For those who really care, here's a link to the disassembled code exactly as shown above (in the UB case):

https://justpaste.it/vwu8

If you look carefully, the compiler seems to be designating register 28 as the location of i and "initialising" it to zero in line d8. This register gets treated as if it contains i throughout in the while loops, if statements etc, which is why the code appears to work and the print statements output as expected (e.g. line 122 where "i" gets incremented).

However, when it comes to returning this pseudo-variable, this is a step too far for our tried and tried-upon compiler; it draws the line, and dumps us to the other return statement (line 120 jumps to line 132, loading "-999" into registers 24 and 25 before returning to main()).

Or at least, that's as far as I can get with my limited grasp of assembly. Moral of the story is weird stuff happens when your code's behaviour is undefined.

CharlieB
  • 626
  • 6
  • 14
  • It is good practice to only have one return point from a function. I would suggest refactoring the code. Also as others have pointed out never use an uninitialised variable. You don't necessarily have to initialise it where is it declared if you are sure it will be initialised elsewhere before it is used. – Realtime Rik Jul 01 '16 at 16:54
  • @RealtimeRik I've not heard many people complaining about multiple `return` points.
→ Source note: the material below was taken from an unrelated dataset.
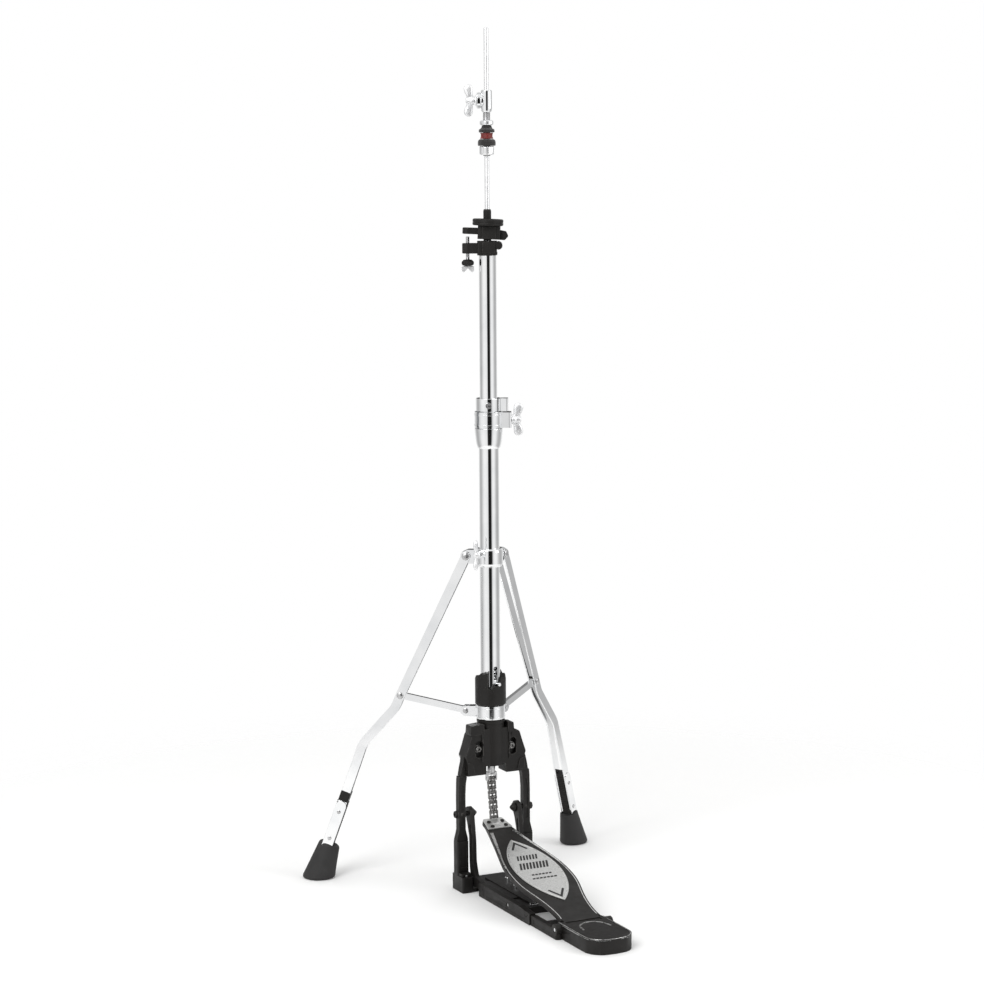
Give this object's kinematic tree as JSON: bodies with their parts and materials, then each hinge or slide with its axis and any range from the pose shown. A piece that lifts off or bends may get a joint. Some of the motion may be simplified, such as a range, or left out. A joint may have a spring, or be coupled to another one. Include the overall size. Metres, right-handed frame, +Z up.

Can you point me to an article by a trusted expert who advises this? I mean it seems like by far the cleanest way to exit here. What would you recommend instead? `goto`? – underscore_d Jul 01 '16 at 17:01
  • Err, not a goto. They have there uses but are few and far between. I single return point makes the code much more testable. I will try and find some reference for you. – Realtime Rik Jul 01 '16 at 17:04
  • 3
    @RealtimeRik I don't believe that's a universally accepted viewpoint. I find early-return code *much* more readable than code artifically stretched to a single return point. – Angew is no longer proud of SO Jul 01 '16 at 17:07
  • 1
    @RealtimeRik Please do link us to a reference, or at least summarise common situations in which you see multiple `return` points being used and what you would do instead. "good practice" has a connotation that it's a generally accepted rule-of-thumb, but I can't recall reading any specific recommendation in this vein. – underscore_d Jul 01 '16 at 17:16
  • It may not be universally accepted, but every company I worked for over the last 20 years enforce this, and so does the Misra standard. Personally I think it is good practice in most circumstances. – Realtime Rik Jul 01 '16 at 17:17
  • @RealtimeRik OK, I'll do it myself: http://stackoverflow.com/questions/36707/should-a-function-have-only-one-return-statement http://programmers.stackexchange.com/questions/118703/where-did-the-notion-of-one-return-only-come-from Suffice it to say this "good practice" attracts a lot of debate and that the sensible answer is probably somewhere in between, depending on context. For my relevant contexts, I'll keep my multiple return points so that I don't need to declare temporary variables for returning (relevant to RVO), awful arrow indentation for error checks, hacks with `while`/`break`, etc – underscore_d Jul 01 '16 at 17:31
  • Sorry, been busy. It does appear this is somewhat of a open discussion point with people on both sides of the fence. I tend to code to the MISRA standard due to work requirements and always prefer a single exit point where possible. I'm not going to argue about it though. Tabs vs Spaces anyone? – Realtime Rik Jul 01 '16 at 17:37
  • Actually, the final read will get the NULL char, assuming the string is properly terminated. This is a hangover from the non-simplified version of this code which also detects nulls, but I removed that to get a MWE of this bug going – CharlieB Jul 01 '16 at 18:08
  • @CharlieB Ah, of course. I use `std::string` so much that I never have to think about the null terminator! I'll remove my comment since you clearly know how indexing works in actual arrays :-) – underscore_d Jul 01 '16 at 18:09
  • #KeepingItRealWithMicroprocessors – CharlieB Jul 01 '16 at 18:10
  • 1
    @CharlieB Definitely! I'll get that Mega2560 out of the cupboard eventually, and when I do... it'll be glorious. Plus I've had some really fun forays into Z80 and 68000 land in recent years, need to think of another excuse to go back. :D – underscore_d Jul 01 '16 at 18:10
  • @CharlieB forgot to say, thanks for showing the disassembly. It's always good to have concise evidence of the totally counterintuitive things that can result from UB. Did you find out whether including the `print` makes things even weirder? – underscore_d Jul 02 '16 at 10:51
  • @underscore_d it did make it weirder, I had some trouble deciphering exactly what was going on in the full version. If you're interested I'll post the full disassembled version on Monday – CharlieB Jul 02 '16 at 11:53
  • @CharlieB Cool, let me know once you've edited! – underscore_d Jul 02 '16 at 12:05
  • 1
    @underscore_d Full version uploaded for your delectation. – CharlieB Jul 04 '16 at 10:48
  • @CharlieB Nice! "**Moral of the story is weird stuff happens when your code's behaviour is undefined.**" - an essential point, well demonstrated :-) – underscore_d Jul 04 '16 at 11:06

2 Answers2

10

Like all basic types of non-static storage duration, declaring but not defining an int does not cause default initialisation. It leaves the variable uninitialised. That does not mean i just holds a random value. It holds no (known, valid) value, and therefore you're not allowed to read it yet.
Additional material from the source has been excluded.